Ahmet Ertegun, the son of a Turkish diplomat who was also the head of an Atlantic Records shop that included renaissance producer Jerry Wexler, had a problem: Crosby, Stills & Nash had a monster hit album to support and had booked dates in the Chicago Auditorium Theater with Joni Mitchell, some festival in New York State called Woodstock and the Greek Theater in Los Angeles. All were prestigious venues and the band needed bodies.

Names like Stevie Winwood and even Jimi Hendrix were tossed around. It was reported that Stephen Stills preferred Lovin’ Spoonful guitarist John Sebastian. A meeting was convened at Ertegun’s apartment that included Stills, then-intern David Geffen and CSN’s long-time manager Elliot Roberts. It was at that meeting that Ertegun suggested Stills’ old bandmate from the Buffalo Springfield, Neil Young.

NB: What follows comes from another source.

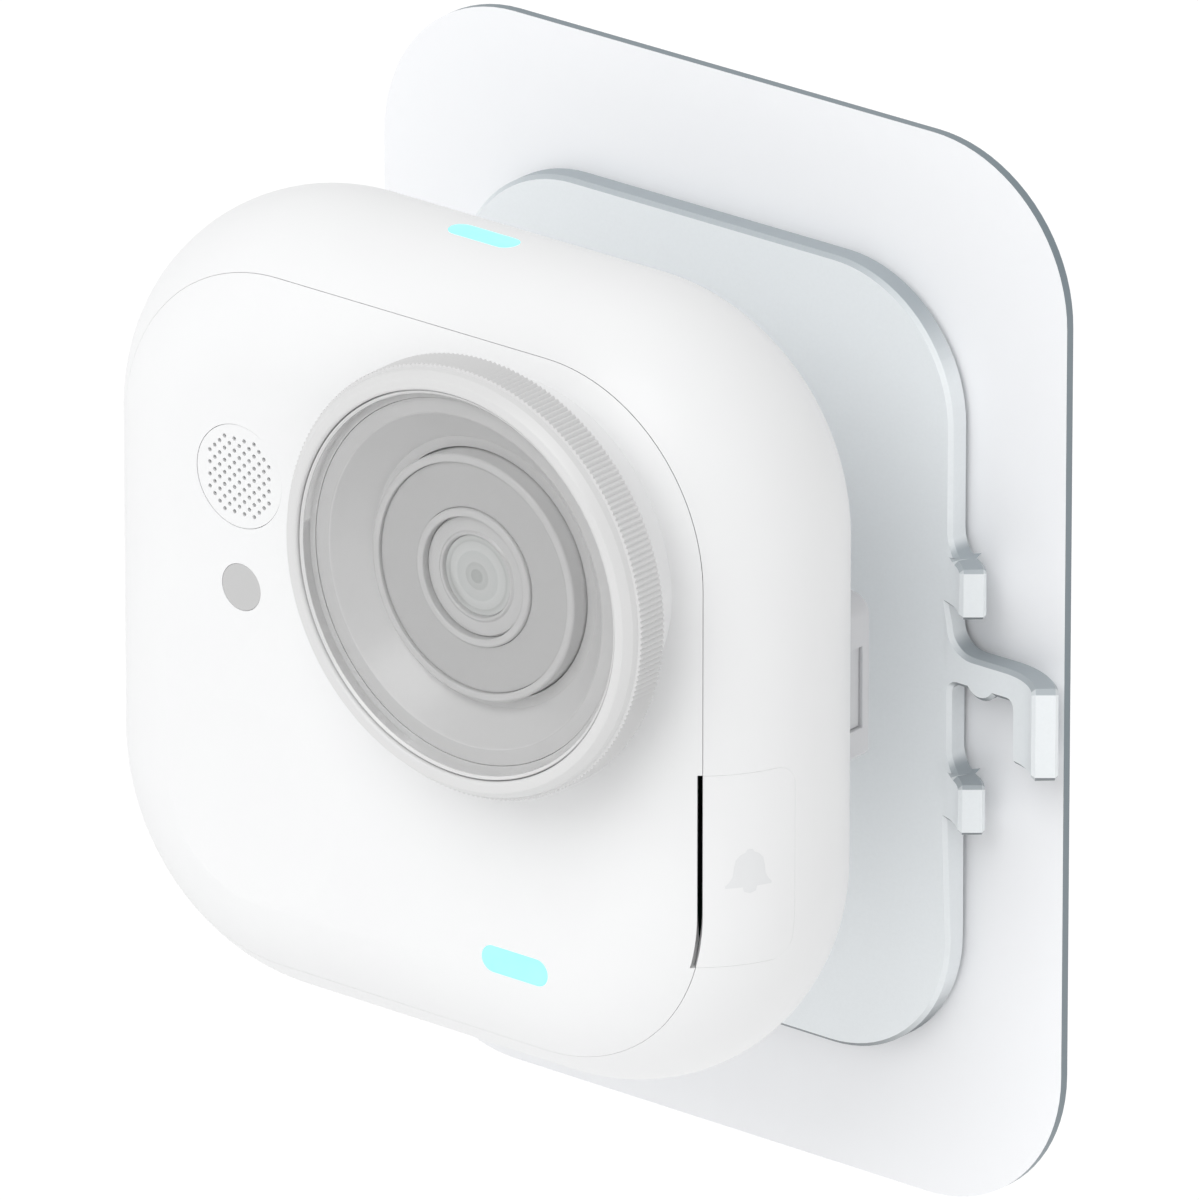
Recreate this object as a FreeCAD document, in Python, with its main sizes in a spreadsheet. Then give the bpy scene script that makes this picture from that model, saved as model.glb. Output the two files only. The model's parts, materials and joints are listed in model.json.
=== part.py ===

After some half-hearted pushback from Stills (“he’s quit on me twice already!”), an offer was made and accepted.

The band began touring as Crosby, Stills, Nash & Young and “concert prices skyrocketed.”

Deja Vu

A Joni Mitchell-penned folk song about Woodstock (Joni did not appear at Woodstock. She was booked on the Dick Cavett Show.) was given a rousing translation by CSN&Y on Deja Vu. Here is a four+ minute video of the song, along with some fine pastoral scenes, published by vtha sangkulh via YouTube:

Neil’s a strange energy. He brings a darker edge and a more realistic edge to our music….It did fit, though. Deja Vu is a pretty fun album.

Graham Nash

CSN&Y’s second studio album, released March 1970 after an estimated 800 hours of studio time, has sold eight million copies and counting. It remains the highest selling album not only for CSN&Y, but for each member’s solo careers. Deja Vu yielded three Billboard hits: “Woodstock,” “Teach Your Children” and “Our House.”

After a successful 1970 summer tour, singer Rita Coolidge left Stephen Stills to be with Graham Nash. This so demoralized the band that it broke up. (Future melodramatic break-ups and reunions were still to come.)

For Stephen Stills, once cocaine became the drug of choice among rock musicians, he became the subject of a salvo of negative news stories leading up to David Geffen, no longer an intern, firing Stills as a client after the CSN&Y live album 4 Way Street was released in April 1971. Stills then famously printed bumper stickers that read, “Who is David Geffen and why is he saying those terrible things about me?”

Stephen Stills jamming with The Rolling Stones in Amsterdam on October 9, 1970. Photo by Henry Diltz, morrisonhotelgallery.com

In 2016 Crosby, Stills, Nash & Young split up after almost 50 years together due to an ongoing bitter feud centered on David Crosby. “The truth is, none of us are speaking to David,” admitted Graham Nash.

In September 2017 Stephen Stills and Judy Collins released an album, Everybody Knows, that peaked at 45 on the Billboard charts and was followed by a tour supporting the album.

Andrew Goutman

Andrew Goutman is the editor of The Record.